* THE TASK
Output all of the entries below precisely as written.

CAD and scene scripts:
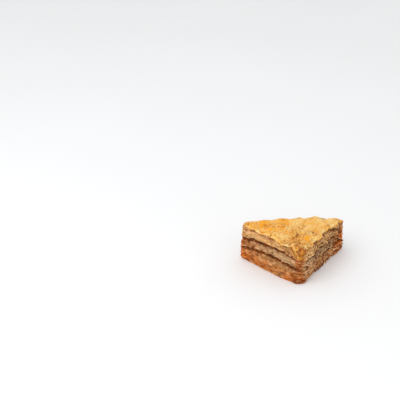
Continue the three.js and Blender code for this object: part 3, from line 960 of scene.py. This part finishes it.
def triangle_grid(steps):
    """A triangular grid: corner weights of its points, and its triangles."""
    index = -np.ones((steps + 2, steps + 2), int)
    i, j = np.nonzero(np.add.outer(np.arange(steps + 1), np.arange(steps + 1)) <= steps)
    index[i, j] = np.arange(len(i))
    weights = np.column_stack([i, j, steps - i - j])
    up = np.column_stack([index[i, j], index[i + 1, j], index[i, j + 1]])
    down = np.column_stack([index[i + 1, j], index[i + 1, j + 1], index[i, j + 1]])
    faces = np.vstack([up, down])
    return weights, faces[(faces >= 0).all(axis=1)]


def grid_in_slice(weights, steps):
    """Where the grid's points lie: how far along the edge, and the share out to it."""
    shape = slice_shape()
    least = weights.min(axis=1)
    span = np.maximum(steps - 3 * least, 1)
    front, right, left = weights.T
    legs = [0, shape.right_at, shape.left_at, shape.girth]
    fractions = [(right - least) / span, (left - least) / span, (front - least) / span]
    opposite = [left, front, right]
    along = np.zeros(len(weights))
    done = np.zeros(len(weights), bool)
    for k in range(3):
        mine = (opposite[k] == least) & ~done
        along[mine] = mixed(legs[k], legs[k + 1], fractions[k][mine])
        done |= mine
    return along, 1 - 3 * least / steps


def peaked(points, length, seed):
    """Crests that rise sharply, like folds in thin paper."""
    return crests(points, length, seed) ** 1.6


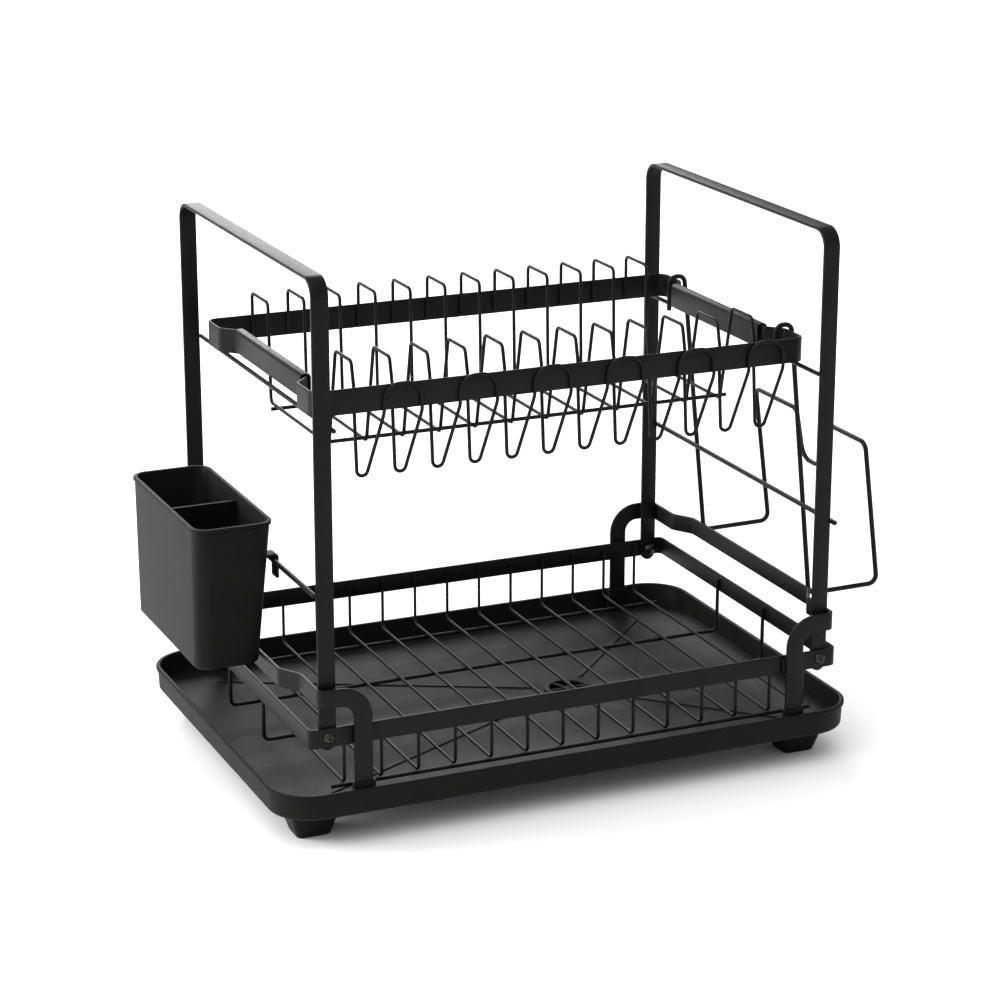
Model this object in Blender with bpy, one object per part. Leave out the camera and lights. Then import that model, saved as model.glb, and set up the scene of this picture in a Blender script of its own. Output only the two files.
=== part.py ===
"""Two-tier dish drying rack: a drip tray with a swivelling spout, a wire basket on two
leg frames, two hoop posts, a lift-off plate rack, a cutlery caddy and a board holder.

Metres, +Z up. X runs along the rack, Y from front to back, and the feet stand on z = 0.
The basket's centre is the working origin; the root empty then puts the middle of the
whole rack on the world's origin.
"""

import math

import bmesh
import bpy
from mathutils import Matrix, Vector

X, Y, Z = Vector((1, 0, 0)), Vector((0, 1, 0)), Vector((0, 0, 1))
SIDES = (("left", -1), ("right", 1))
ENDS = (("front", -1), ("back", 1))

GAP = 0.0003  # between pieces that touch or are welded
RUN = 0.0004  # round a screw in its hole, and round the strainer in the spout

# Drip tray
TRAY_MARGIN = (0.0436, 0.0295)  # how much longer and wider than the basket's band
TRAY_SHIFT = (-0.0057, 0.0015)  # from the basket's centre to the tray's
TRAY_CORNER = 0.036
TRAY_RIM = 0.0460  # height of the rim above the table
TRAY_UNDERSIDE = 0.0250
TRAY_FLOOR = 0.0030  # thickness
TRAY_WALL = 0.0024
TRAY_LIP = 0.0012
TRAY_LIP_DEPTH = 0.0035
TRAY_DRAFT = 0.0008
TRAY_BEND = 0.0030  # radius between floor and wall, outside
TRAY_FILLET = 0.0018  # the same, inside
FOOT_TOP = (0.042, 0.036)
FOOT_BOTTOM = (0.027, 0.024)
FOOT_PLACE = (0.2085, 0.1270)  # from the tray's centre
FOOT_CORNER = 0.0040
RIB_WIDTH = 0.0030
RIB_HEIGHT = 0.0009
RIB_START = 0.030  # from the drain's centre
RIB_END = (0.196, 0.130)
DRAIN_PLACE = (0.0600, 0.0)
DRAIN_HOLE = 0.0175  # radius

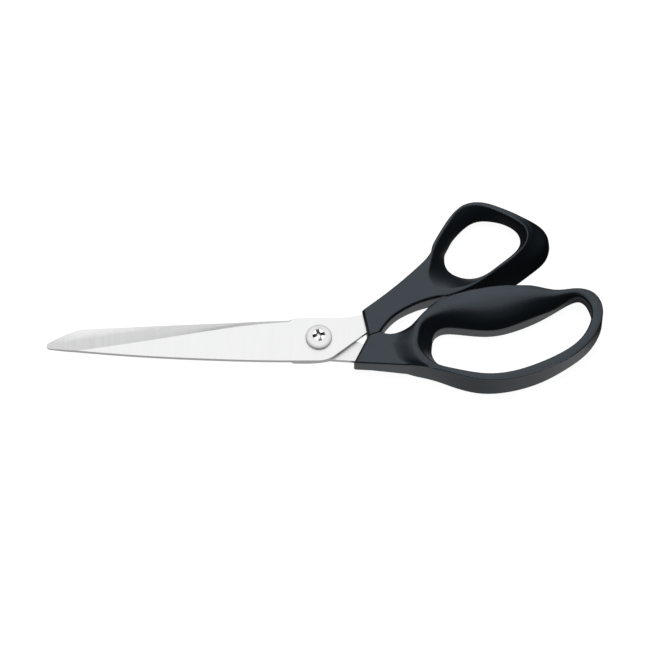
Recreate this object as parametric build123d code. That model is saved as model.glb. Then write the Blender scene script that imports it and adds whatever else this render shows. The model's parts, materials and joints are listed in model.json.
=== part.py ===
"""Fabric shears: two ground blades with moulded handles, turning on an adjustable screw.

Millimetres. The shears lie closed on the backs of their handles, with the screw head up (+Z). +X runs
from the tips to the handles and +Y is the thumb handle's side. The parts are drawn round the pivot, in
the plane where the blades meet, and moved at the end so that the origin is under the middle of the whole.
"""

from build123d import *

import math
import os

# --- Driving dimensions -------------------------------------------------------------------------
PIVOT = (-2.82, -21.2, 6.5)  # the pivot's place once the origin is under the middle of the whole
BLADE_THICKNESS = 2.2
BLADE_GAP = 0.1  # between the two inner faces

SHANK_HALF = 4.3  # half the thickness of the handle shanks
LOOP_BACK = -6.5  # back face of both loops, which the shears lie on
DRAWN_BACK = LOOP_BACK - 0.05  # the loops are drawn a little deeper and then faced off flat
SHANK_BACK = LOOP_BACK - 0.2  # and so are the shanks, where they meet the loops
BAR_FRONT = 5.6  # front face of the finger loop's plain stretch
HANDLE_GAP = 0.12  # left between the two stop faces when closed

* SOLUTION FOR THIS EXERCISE
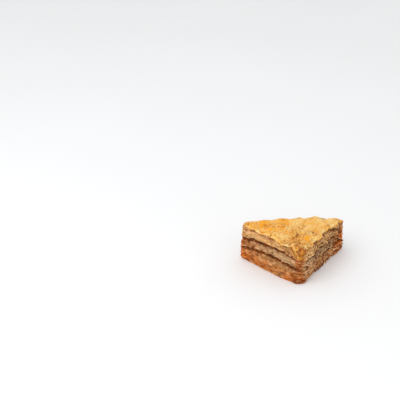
Continue the three.js and Blender code for this object: part 3, from line 960 of scene.py. This part finishes it.
def triangle_grid(steps):
    """A triangular grid: corner weights of its points, and its triangles."""
    index = -np.ones((steps + 2, steps + 2), int)
    i, j = np.nonzero(np.add.outer(np.arange(steps + 1), np.arange(steps + 1)) <= steps)
    index[i, j] = np.arange(len(i))
    weights = np.column_stack([i, j, steps - i - j])
    up = np.column_stack([index[i, j], index[i + 1, j], index[i, j + 1]])
    down = np.column_stack([index[i + 1, j], index[i + 1, j + 1], index[i, j + 1]])
    faces = np.vstack([up, down])
    return weights, faces[(faces >= 0).all(axis=1)]


def grid_in_slice(weights, steps):
    """Where the grid's points lie: how far along the edge, and the share out to it."""
    shape = slice_shape()
    least = weights.min(axis=1)
    span = np.maximum(steps - 3 * least, 1)
    front, right, left = weights.T
    legs = [0, shape.right_at, shape.left_at, shape.girth]
    fractions = [(right - least) / span, (left - least) / span, (front - least) / span]
    opposite = [left, front, right]
    along = np.zeros(len(weights))
    done = np.zeros(len(weights), bool)
    for k in range(3):
        mine = (opposite[k] == least) & ~done
        along[mine] = mixed(legs[k], legs[k + 1], fractions[k][mine])
        done |= mine
    return along, 1 - 3 * least / steps


def peaked(points, length, seed):
    """Crests that rise sharply, like folds in thin paper."""
    return crests(points, length, seed) ** 1.6


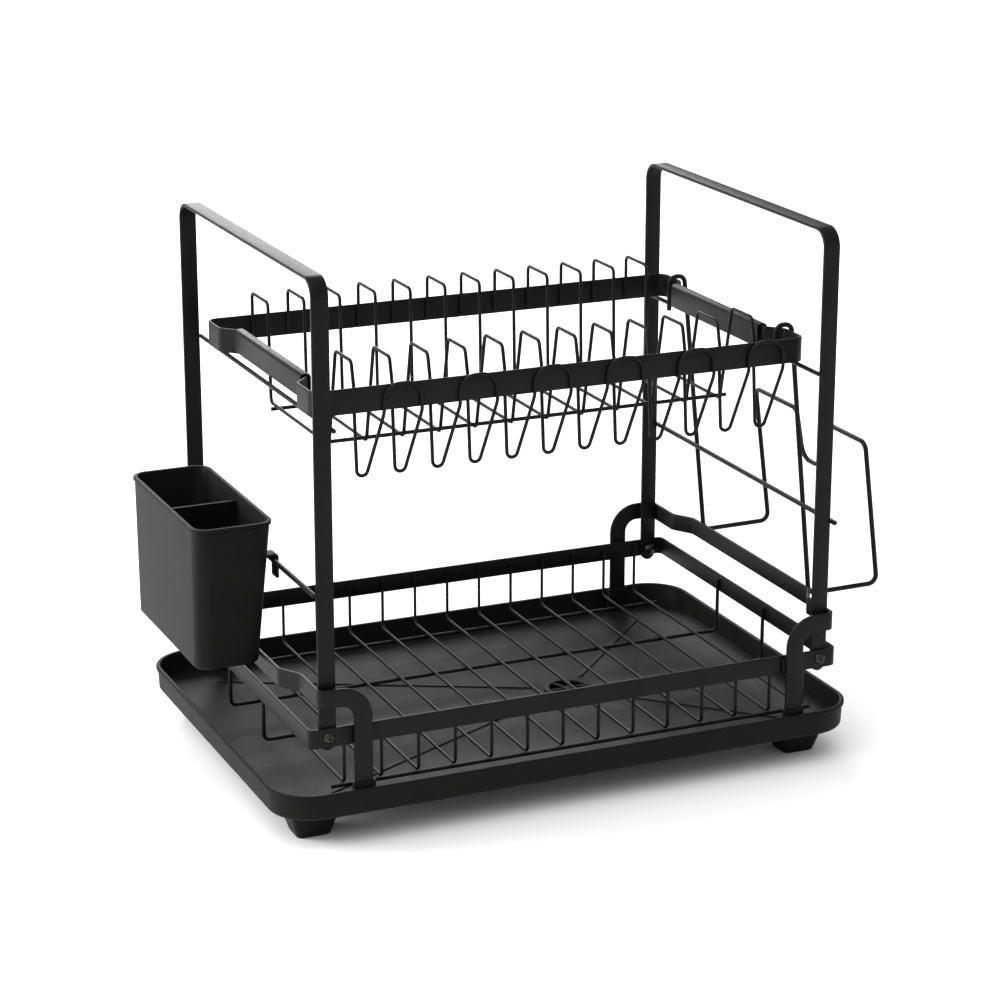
Model this object in Blender with bpy, one object per part. Leave out the camera and lights. Then import that model, saved as model.glb, and set up the scene of this picture in a Blender script of its own. Output only the two files.
=== part.py ===
"""Two-tier dish drying rack: a drip tray with a swivelling spout, a wire basket on two
leg frames, two hoop posts, a lift-off plate rack, a cutlery caddy and a board holder.

Metres, +Z up. X runs along the rack, Y from front to back, and the feet stand on z = 0.
The basket's centre is the working origin; the root empty then puts the middle of the
whole rack on the world's origin.
"""

import math

import bmesh
import bpy
from mathutils import Matrix, Vector

X, Y, Z = Vector((1, 0, 0)), Vector((0, 1, 0)), Vector((0, 0, 1))
SIDES = (("left", -1), ("right", 1))
ENDS = (("front", -1), ("back", 1))

GAP = 0.0003  # between pieces that touch or are welded
RUN = 0.0004  # round a screw in its hole, and round the strainer in the spout

# Drip tray
TRAY_MARGIN = (0.0436, 0.0295)  # how much longer and wider than the basket's band
TRAY_SHIFT = (-0.0057, 0.0015)  # from the basket's centre to the tray's
TRAY_CORNER = 0.036
TRAY_RIM = 0.0460  # height of the rim above the table
TRAY_UNDERSIDE = 0.0250
TRAY_FLOOR = 0.0030  # thickness
TRAY_WALL = 0.0024
TRAY_LIP = 0.0012
TRAY_LIP_DEPTH = 0.0035
TRAY_DRAFT = 0.0008
TRAY_BEND = 0.0030  # radius between floor and wall, outside
TRAY_FILLET = 0.0018  # the same, inside
FOOT_TOP = (0.042, 0.036)
FOOT_BOTTOM = (0.027, 0.024)
FOOT_PLACE = (0.2085, 0.1270)  # from the tray's centre
FOOT_CORNER = 0.0040
RIB_WIDTH = 0.0030
RIB_HEIGHT = 0.0009
RIB_START = 0.030  # from the drain's centre
RIB_END = (0.196, 0.130)
DRAIN_PLACE = (0.0600, 0.0)
DRAIN_HOLE = 0.0175  # radius

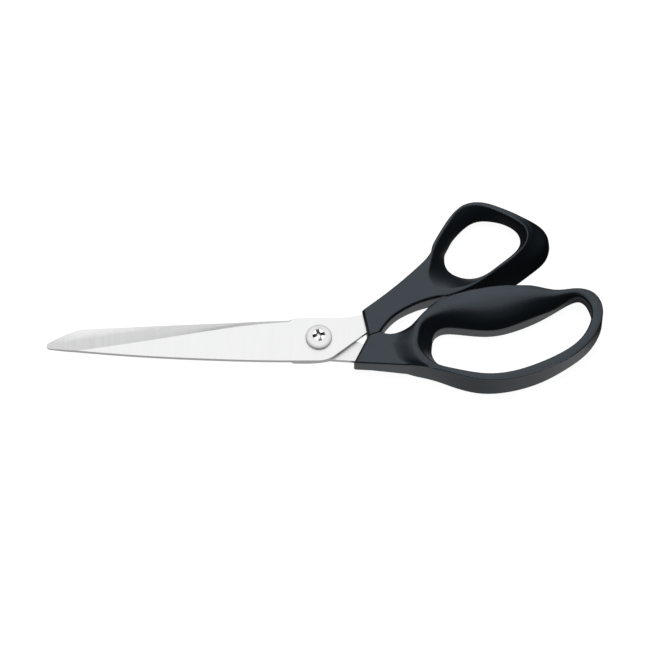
Recreate this object as parametric build123d code. That model is saved as model.glb. Then write the Blender scene script that imports it and adds whatever else this render shows. The model's parts, materials and joints are listed in model.json.
=== part.py ===
"""Fabric shears: two ground blades with moulded handles, turning on an adjustable screw.

Millimetres. The shears lie closed on the backs of their handles, with the screw head up (+Z). +X runs
from the tips to the handles and +Y is the thumb handle's side. The parts are drawn round the pivot, in
the plane where the blades meet, and moved at the end so that the origin is under the middle of the whole.
"""

from build123d import *

import math
import os

# --- Driving dimensions -------------------------------------------------------------------------
PIVOT = (-2.82, -21.2, 6.5)  # the pivot's place once the origin is under the middle of the whole
BLADE_THICKNESS = 2.2
BLADE_GAP = 0.1  # between the two inner faces

SHANK_HALF = 4.3  # half the thickness of the handle shanks
LOOP_BACK = -6.5  # back face of both loops, which the shears lie on
DRAWN_BACK = LOOP_BACK - 0.05  # the loops are drawn a little deeper and then faced off flat
SHANK_BACK = LOOP_BACK - 0.2  # and so are the shanks, where they meet the loops
BAR_FRONT = 5.6  # front face of the finger loop's plain stretch
HANDLE_GAP = 0.12  # left between the two stop faces when closed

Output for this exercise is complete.